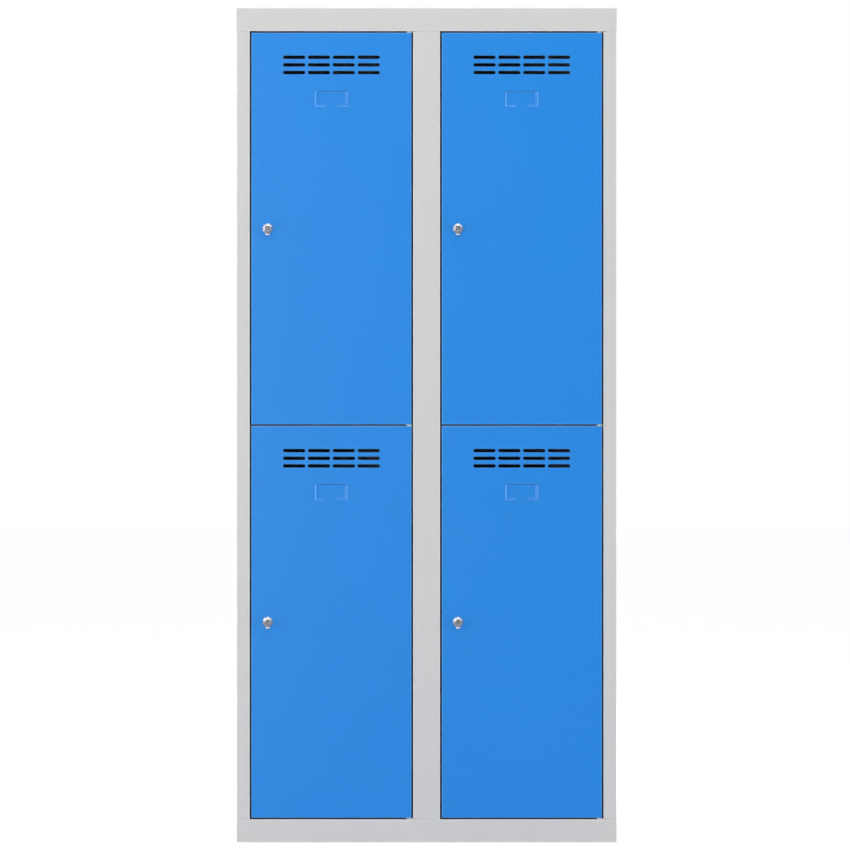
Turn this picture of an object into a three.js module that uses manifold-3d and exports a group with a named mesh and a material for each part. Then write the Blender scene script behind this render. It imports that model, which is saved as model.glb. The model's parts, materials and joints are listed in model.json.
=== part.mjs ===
// A two-column, two-tier school locker in folded sheet steel: four doors on pivot pins, each with
// a turning cylinder lock that swings a cam behind the door post.
//
// Millimetres. +X is to the right of someone facing the doors, +Y runs from the doors to the back,
// and +Z is up. The origin is on the floor, under the middle of the closed locker's own box.

import * as THREE from "three";
import { mergeVertices } from "three/addons/utils/BufferGeometryUtils.js";
import Module from "manifold-3d";

const wasm = await Module();
wasm.setup();

// ---- Driving dimensions ----------------------------------------------------------------------

// Whole locker
const width = 820;
const height = 1800;
const depth = 500; // door face to back panel, without the locks

// Sheet steel
const carcassSheet = 1;
const doorSheet = 1;
const bendRadius = 0.8; // inside radius of every sheet fold
const bendSteps = 3; // flats round one fold
const seam = 0.3; // gap between two pieces that are welded, riveted or pressed together
const clearance = 0.3; // radial gap between a turning piece and its seat

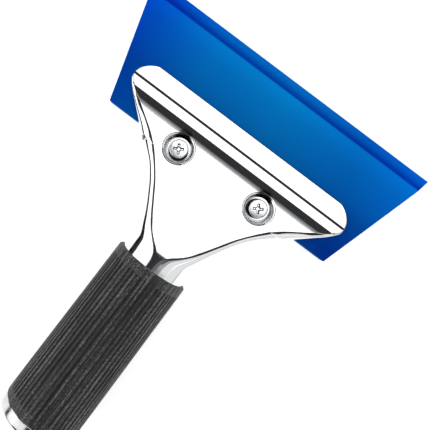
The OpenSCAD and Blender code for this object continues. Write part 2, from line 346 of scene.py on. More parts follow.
def shell(name, hole_r, sign):
    ys = rows()
    loops = []
    for y in ys:
        po, k1, k2, eo = half_points(y, False)
        pi, _, _, ei = half_points(y, True)
        right = po + rim_points(eo, k1, k2, ei) + pi[::-1]
        left = [np.array([-p[0], p[1]]) for p in right[1:-1][::-1]]
        loops.append(right + left)
    n_half = len(po)
    n_rim = 6
    L = 2 * n_half + n_rim
    m = 2 * L - 2
    verts = [(p[0], y, p[1]) for y, lp in zip(ys, loops) for p in lp]
    faces = []
    ia = min(range(len(ys)), key=lambda i: abs(ys[i] - 25.9))
    ib = min(range(len(ys)), key=lambda i: abs(ys[i] - 40.8))

    def idx(i, j):
        return i * m + j % m

    # loop positions of outer and inner face columns, right and left
    def col(c, inner, left):
        j = (L - 1 - c) if inner else c
        return (m - j) % m if left else j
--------
Requirement:
The whole listing above needs to be written out again exactly.

Solution for this exercise:
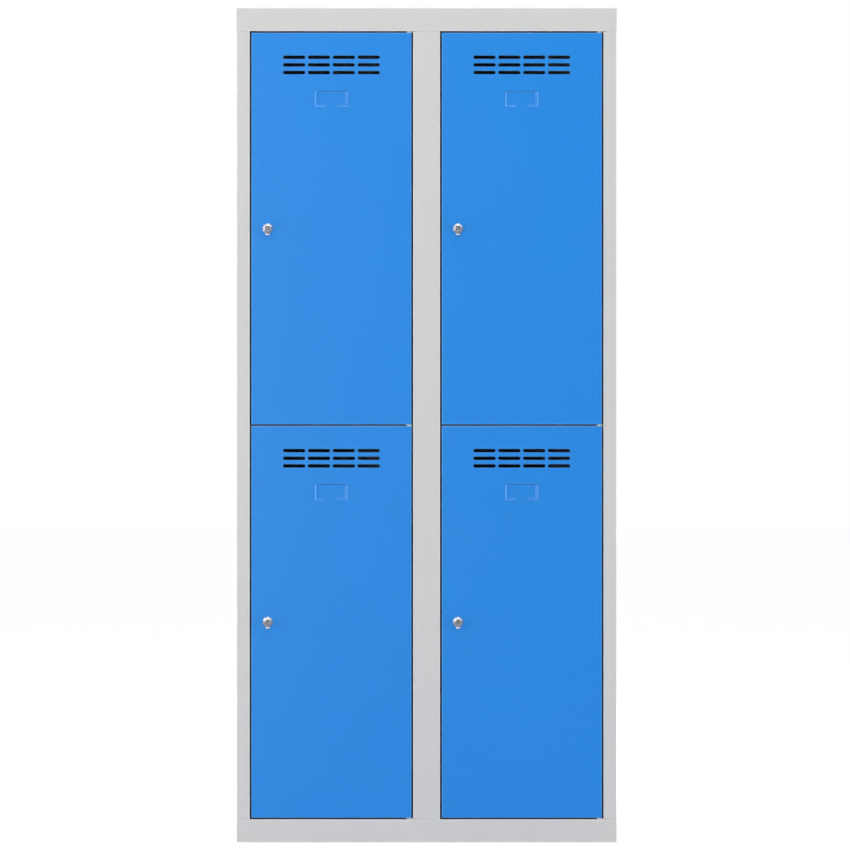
Turn this picture of an object into a three.js module that uses manifold-3d and exports a group with a named mesh and a material for each part. Then write the Blender scene script behind this render. It imports that model, which is saved as model.glb. The model's parts, materials and joints are listed in model.json.
=== part.mjs ===
// A two-column, two-tier school locker in folded sheet steel: four doors on pivot pins, each with
// a turning cylinder lock that swings a cam behind the door post.
//
// Millimetres. +X is to the right of someone facing the doors, +Y runs from the doors to the back,
// and +Z is up. The origin is on the floor, under the middle of the closed locker's own box.

import * as THREE from "three";
import { mergeVertices } from "three/addons/utils/BufferGeometryUtils.js";
import Module from "manifold-3d";

const wasm = await Module();
wasm.setup();

// ---- Driving dimensions ----------------------------------------------------------------------

// Whole locker
const width = 820;
const height = 1800;
const depth = 500; // door face to back panel, without the locks

// Sheet steel
const carcassSheet = 1;
const doorSheet = 1;
const bendRadius = 0.8; // inside radius of every sheet fold
const bendSteps = 3; // flats round one fold
const seam = 0.3; // gap between two pieces that are welded, riveted or pressed together
const clearance = 0.3; // radial gap between a turning piece and its seat

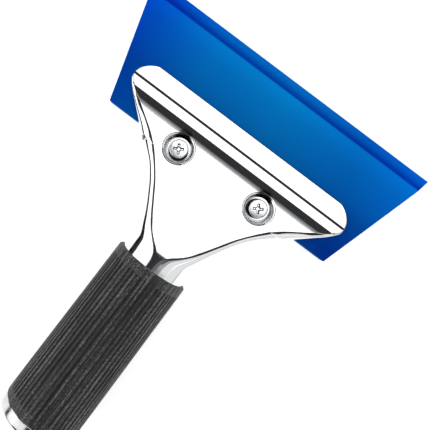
The OpenSCAD and Blender code for this object continues. Write part 2, from line 346 of scene.py on. More parts follow.
def shell(name, hole_r, sign):
    ys = rows()
    loops = []
    for y in ys:
        po, k1, k2, eo = half_points(y, False)
        pi, _, _, ei = half_points(y, True)
        right = po + rim_points(eo, k1, k2, ei) + pi[::-1]
        left = [np.array([-p[0], p[1]]) for p in right[1:-1][::-1]]
        loops.append(right + left)
    n_half = len(po)
    n_rim = 6
    L = 2 * n_half + n_rim
    m = 2 * L - 2
    verts = [(p[0], y, p[1]) for y, lp in zip(ys, loops) for p in lp]
    faces = []
    ia = min(range(len(ys)), key=lambda i: abs(ys[i] - 25.9))
    ib = min(range(len(ys)), key=lambda i: abs(ys[i] - 40.8))

    def idx(i, j):
        return i * m + j % m

    # loop positions of outer and inner face columns, right and left
    def col(c, inner, left):
        j = (L - 1 - c) if inner else c
        return (m - j) % m if left else j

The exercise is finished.